**WHAT IS EXPECTED:**
Your task is to print all of the data word for word.
******
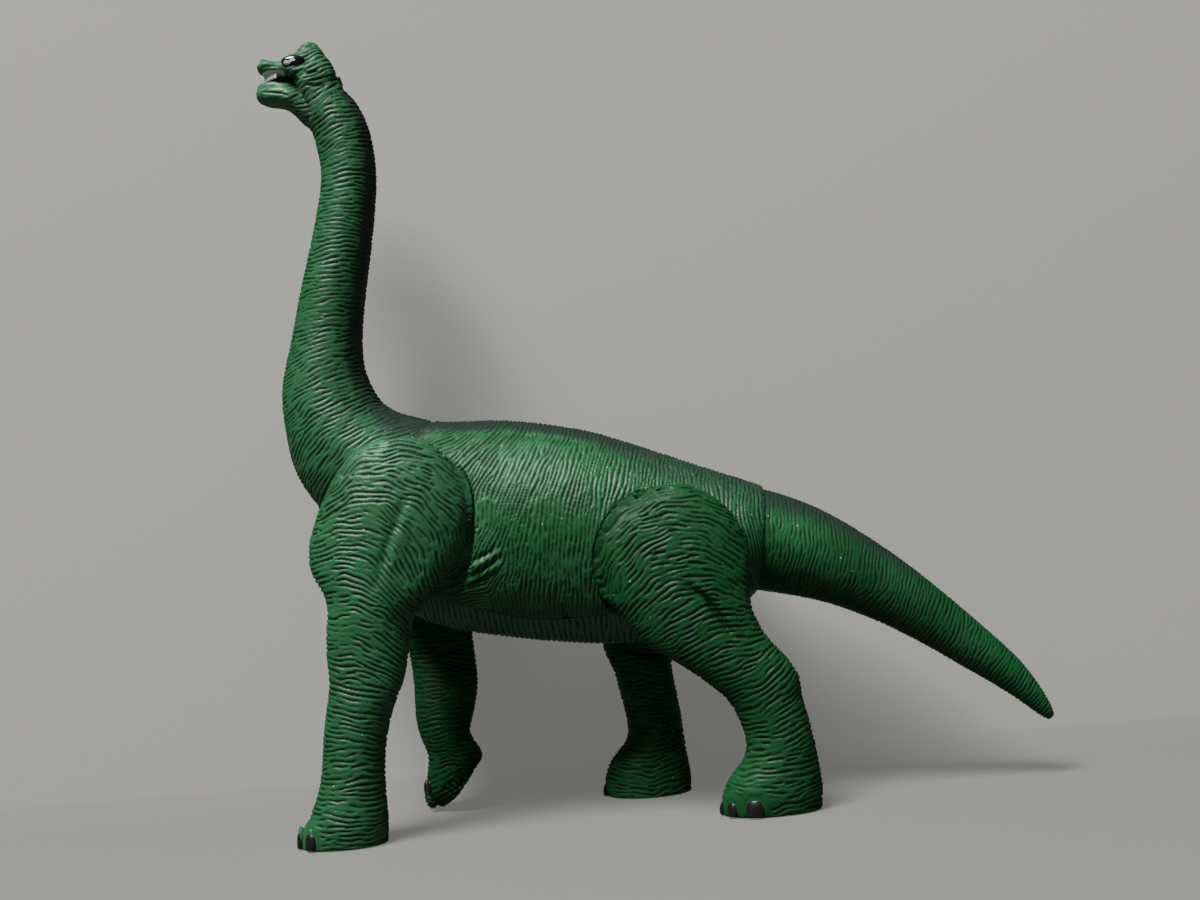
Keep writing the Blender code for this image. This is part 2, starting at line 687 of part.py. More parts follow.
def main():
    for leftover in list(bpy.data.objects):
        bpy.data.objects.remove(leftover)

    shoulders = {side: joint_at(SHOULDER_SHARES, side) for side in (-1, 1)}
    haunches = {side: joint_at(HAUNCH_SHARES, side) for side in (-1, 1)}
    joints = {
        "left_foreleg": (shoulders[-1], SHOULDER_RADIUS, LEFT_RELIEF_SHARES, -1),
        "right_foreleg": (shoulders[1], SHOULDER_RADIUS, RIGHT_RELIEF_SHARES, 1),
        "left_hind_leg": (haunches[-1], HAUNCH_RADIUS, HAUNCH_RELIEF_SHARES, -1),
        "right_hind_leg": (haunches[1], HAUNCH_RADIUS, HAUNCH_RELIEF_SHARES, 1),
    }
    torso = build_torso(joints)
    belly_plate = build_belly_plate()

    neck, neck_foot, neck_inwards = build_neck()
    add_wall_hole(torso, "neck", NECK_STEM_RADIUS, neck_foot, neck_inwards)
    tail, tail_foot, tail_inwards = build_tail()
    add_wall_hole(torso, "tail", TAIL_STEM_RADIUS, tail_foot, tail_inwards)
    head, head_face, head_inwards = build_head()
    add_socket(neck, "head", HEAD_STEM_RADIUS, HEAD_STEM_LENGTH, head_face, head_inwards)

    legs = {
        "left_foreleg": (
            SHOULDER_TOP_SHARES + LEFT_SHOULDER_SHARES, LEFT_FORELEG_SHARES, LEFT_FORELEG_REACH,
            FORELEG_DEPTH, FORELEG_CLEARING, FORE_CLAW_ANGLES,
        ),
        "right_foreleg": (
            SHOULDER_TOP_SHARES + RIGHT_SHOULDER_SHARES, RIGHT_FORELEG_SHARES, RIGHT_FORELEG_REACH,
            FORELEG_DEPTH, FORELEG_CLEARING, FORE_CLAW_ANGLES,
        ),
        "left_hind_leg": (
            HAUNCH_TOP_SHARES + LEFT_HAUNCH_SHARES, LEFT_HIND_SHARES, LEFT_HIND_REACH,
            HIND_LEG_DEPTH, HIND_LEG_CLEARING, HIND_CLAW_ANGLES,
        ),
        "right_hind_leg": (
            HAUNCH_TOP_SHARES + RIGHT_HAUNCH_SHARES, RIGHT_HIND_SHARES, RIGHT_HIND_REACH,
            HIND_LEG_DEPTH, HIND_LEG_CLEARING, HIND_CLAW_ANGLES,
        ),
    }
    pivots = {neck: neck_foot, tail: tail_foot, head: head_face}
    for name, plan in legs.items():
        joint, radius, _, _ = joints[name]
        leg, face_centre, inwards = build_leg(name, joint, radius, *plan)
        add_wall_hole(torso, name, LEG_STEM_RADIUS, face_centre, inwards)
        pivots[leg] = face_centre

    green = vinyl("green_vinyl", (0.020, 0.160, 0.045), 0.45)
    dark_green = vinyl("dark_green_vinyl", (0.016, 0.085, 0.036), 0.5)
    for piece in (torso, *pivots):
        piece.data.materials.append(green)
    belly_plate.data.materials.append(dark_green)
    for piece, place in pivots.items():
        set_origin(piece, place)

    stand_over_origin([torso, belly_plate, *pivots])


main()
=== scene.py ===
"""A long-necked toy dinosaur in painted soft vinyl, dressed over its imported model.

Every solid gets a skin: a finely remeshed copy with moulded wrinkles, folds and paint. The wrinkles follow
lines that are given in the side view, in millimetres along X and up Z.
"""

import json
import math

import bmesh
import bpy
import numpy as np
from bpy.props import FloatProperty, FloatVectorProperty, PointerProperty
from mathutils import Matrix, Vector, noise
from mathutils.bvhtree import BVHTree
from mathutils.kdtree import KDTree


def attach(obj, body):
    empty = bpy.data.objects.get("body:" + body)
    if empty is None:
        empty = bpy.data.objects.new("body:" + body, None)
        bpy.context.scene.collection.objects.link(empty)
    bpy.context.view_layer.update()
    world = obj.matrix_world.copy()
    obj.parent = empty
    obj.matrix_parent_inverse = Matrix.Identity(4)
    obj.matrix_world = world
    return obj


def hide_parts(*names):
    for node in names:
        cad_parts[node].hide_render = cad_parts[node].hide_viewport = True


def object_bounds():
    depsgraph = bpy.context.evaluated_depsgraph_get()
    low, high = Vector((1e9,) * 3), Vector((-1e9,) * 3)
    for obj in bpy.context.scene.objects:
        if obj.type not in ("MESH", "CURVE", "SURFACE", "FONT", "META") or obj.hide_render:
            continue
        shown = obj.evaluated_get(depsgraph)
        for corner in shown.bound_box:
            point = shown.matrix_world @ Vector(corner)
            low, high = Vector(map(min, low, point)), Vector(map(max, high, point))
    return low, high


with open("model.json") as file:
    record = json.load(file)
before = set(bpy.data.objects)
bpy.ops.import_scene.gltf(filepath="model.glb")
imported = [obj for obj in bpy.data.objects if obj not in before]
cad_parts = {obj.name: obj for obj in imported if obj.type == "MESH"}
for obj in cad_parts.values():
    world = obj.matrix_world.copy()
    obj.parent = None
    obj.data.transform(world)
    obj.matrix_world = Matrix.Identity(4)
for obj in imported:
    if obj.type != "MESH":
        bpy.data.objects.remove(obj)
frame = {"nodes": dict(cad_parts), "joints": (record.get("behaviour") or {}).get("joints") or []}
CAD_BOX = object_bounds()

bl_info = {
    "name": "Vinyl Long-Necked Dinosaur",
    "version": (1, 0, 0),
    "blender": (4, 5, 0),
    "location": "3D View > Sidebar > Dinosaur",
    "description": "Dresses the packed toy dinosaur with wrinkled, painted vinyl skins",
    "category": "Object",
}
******
**THE COMPLETED TASK:**
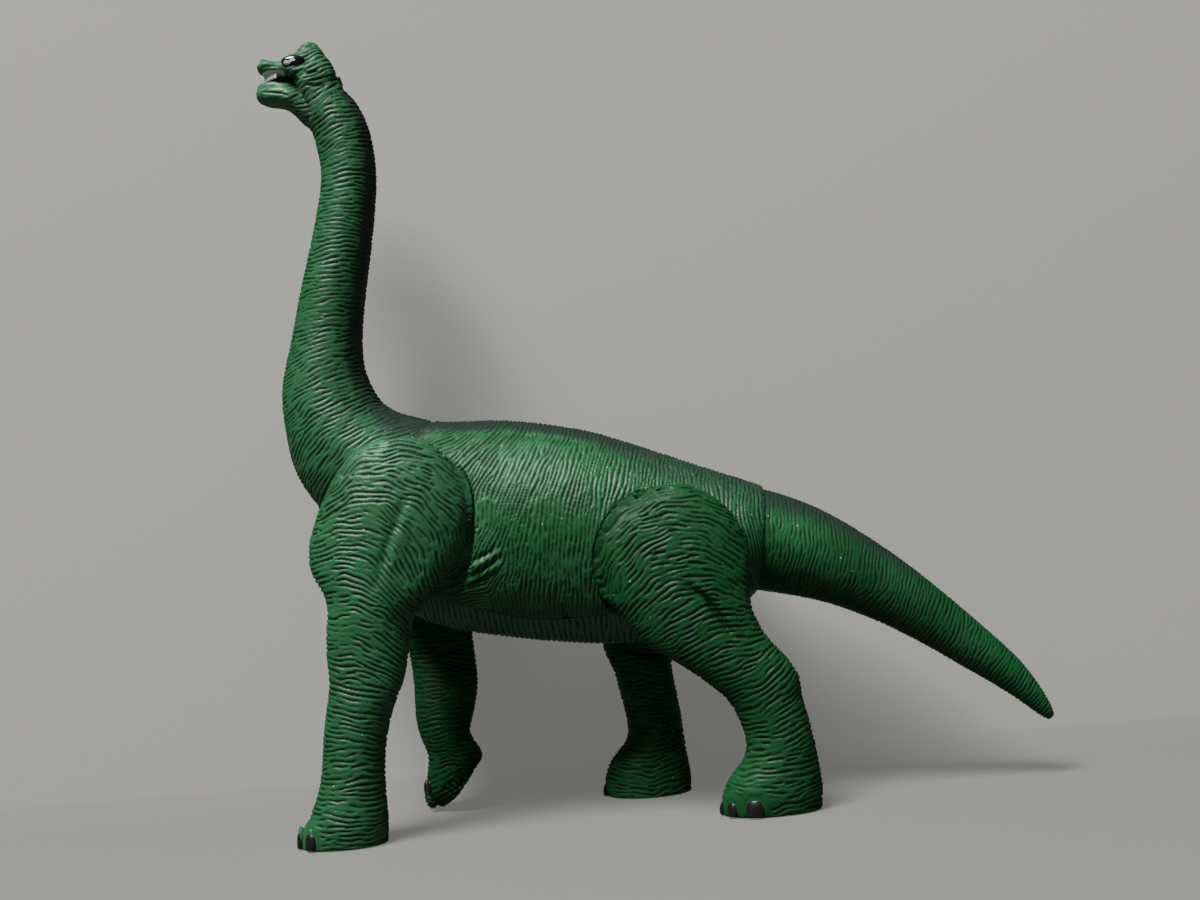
Keep writing the Blender code for this image. This is part 2, starting at line 687 of part.py. More parts follow.
def main():
    for leftover in list(bpy.data.objects):
        bpy.data.objects.remove(leftover)

    shoulders = {side: joint_at(SHOULDER_SHARES, side) for side in (-1, 1)}
    haunches = {side: joint_at(HAUNCH_SHARES, side) for side in (-1, 1)}
    joints = {
        "left_foreleg": (shoulders[-1], SHOULDER_RADIUS, LEFT_RELIEF_SHARES, -1),
        "right_foreleg": (shoulders[1], SHOULDER_RADIUS, RIGHT_RELIEF_SHARES, 1),
        "left_hind_leg": (haunches[-1], HAUNCH_RADIUS, HAUNCH_RELIEF_SHARES, -1),
        "right_hind_leg": (haunches[1], HAUNCH_RADIUS, HAUNCH_RELIEF_SHARES, 1),
    }
    torso = build_torso(joints)
    belly_plate = build_belly_plate()

    neck, neck_foot, neck_inwards = build_neck()
    add_wall_hole(torso, "neck", NECK_STEM_RADIUS, neck_foot, neck_inwards)
    tail, tail_foot, tail_inwards = build_tail()
    add_wall_hole(torso, "tail", TAIL_STEM_RADIUS, tail_foot, tail_inwards)
    head, head_face, head_inwards = build_head()
    add_socket(neck, "head", HEAD_STEM_RADIUS, HEAD_STEM_LENGTH, head_face, head_inwards)

    legs = {
        "left_foreleg": (
            SHOULDER_TOP_SHARES + LEFT_SHOULDER_SHARES, LEFT_FORELEG_SHARES, LEFT_FORELEG_REACH,
            FORELEG_DEPTH, FORELEG_CLEARING, FORE_CLAW_ANGLES,
        ),
        "right_foreleg": (
            SHOULDER_TOP_SHARES + RIGHT_SHOULDER_SHARES, RIGHT_FORELEG_SHARES, RIGHT_FORELEG_REACH,
            FORELEG_DEPTH, FORELEG_CLEARING, FORE_CLAW_ANGLES,
        ),
        "left_hind_leg": (
            HAUNCH_TOP_SHARES + LEFT_HAUNCH_SHARES, LEFT_HIND_SHARES, LEFT_HIND_REACH,
            HIND_LEG_DEPTH, HIND_LEG_CLEARING, HIND_CLAW_ANGLES,
        ),
        "right_hind_leg": (
            HAUNCH_TOP_SHARES + RIGHT_HAUNCH_SHARES, RIGHT_HIND_SHARES, RIGHT_HIND_REACH,
            HIND_LEG_DEPTH, HIND_LEG_CLEARING, HIND_CLAW_ANGLES,
        ),
    }
    pivots = {neck: neck_foot, tail: tail_foot, head: head_face}
    for name, plan in legs.items():
        joint, radius, _, _ = joints[name]
        leg, face_centre, inwards = build_leg(name, joint, radius, *plan)
        add_wall_hole(torso, name, LEG_STEM_RADIUS, face_centre, inwards)
        pivots[leg] = face_centre

    green = vinyl("green_vinyl", (0.020, 0.160, 0.045), 0.45)
    dark_green = vinyl("dark_green_vinyl", (0.016, 0.085, 0.036), 0.5)
    for piece in (torso, *pivots):
        piece.data.materials.append(green)
    belly_plate.data.materials.append(dark_green)
    for piece, place in pivots.items():
        set_origin(piece, place)

    stand_over_origin([torso, belly_plate, *pivots])


main()
=== scene.py ===
"""A long-necked toy dinosaur in painted soft vinyl, dressed over its imported model.

Every solid gets a skin: a finely remeshed copy with moulded wrinkles, folds and paint. The wrinkles follow
lines that are given in the side view, in millimetres along X and up Z.
"""

import json
import math

import bmesh
import bpy
import numpy as np
from bpy.props import FloatProperty, FloatVectorProperty, PointerProperty
from mathutils import Matrix, Vector, noise
from mathutils.bvhtree import BVHTree
from mathutils.kdtree import KDTree


def attach(obj, body):
    empty = bpy.data.objects.get("body:" + body)
    if empty is None:
        empty = bpy.data.objects.new("body:" + body, None)
        bpy.context.scene.collection.objects.link(empty)
    bpy.context.view_layer.update()
    world = obj.matrix_world.copy()
    obj.parent = empty
    obj.matrix_parent_inverse = Matrix.Identity(4)
    obj.matrix_world = world
    return obj


def hide_parts(*names):
    for node in names:
        cad_parts[node].hide_render = cad_parts[node].hide_viewport = True


def object_bounds():
    depsgraph = bpy.context.evaluated_depsgraph_get()
    low, high = Vector((1e9,) * 3), Vector((-1e9,) * 3)
    for obj in bpy.context.scene.objects:
        if obj.type not in ("MESH", "CURVE", "SURFACE", "FONT", "META") or obj.hide_render:
            continue
        shown = obj.evaluated_get(depsgraph)
        for corner in shown.bound_box:
            point = shown.matrix_world @ Vector(corner)
            low, high = Vector(map(min, low, point)), Vector(map(max, high, point))
    return low, high


with open("model.json") as file:
    record = json.load(file)
before = set(bpy.data.objects)
bpy.ops.import_scene.gltf(filepath="model.glb")
imported = [obj for obj in bpy.data.objects if obj not in before]
cad_parts = {obj.name: obj for obj in imported if obj.type == "MESH"}
for obj in cad_parts.values():
    world = obj.matrix_world.copy()
    obj.parent = None
    obj.data.transform(world)
    obj.matrix_world = Matrix.Identity(4)
for obj in imported:
    if obj.type != "MESH":
        bpy.data.objects.remove(obj)
frame = {"nodes": dict(cad_parts), "joints": (record.get("behaviour") or {}).get("joints") or []}
CAD_BOX = object_bounds()

bl_info = {
    "name": "Vinyl Long-Necked Dinosaur",
    "version": (1, 0, 0),
    "blender": (4, 5, 0),
    "location": "3D View > Sidebar > Dinosaur",
    "description": "Dresses the packed toy dinosaur with wrinkled, painted vinyl skins",
    "category": "Object",
}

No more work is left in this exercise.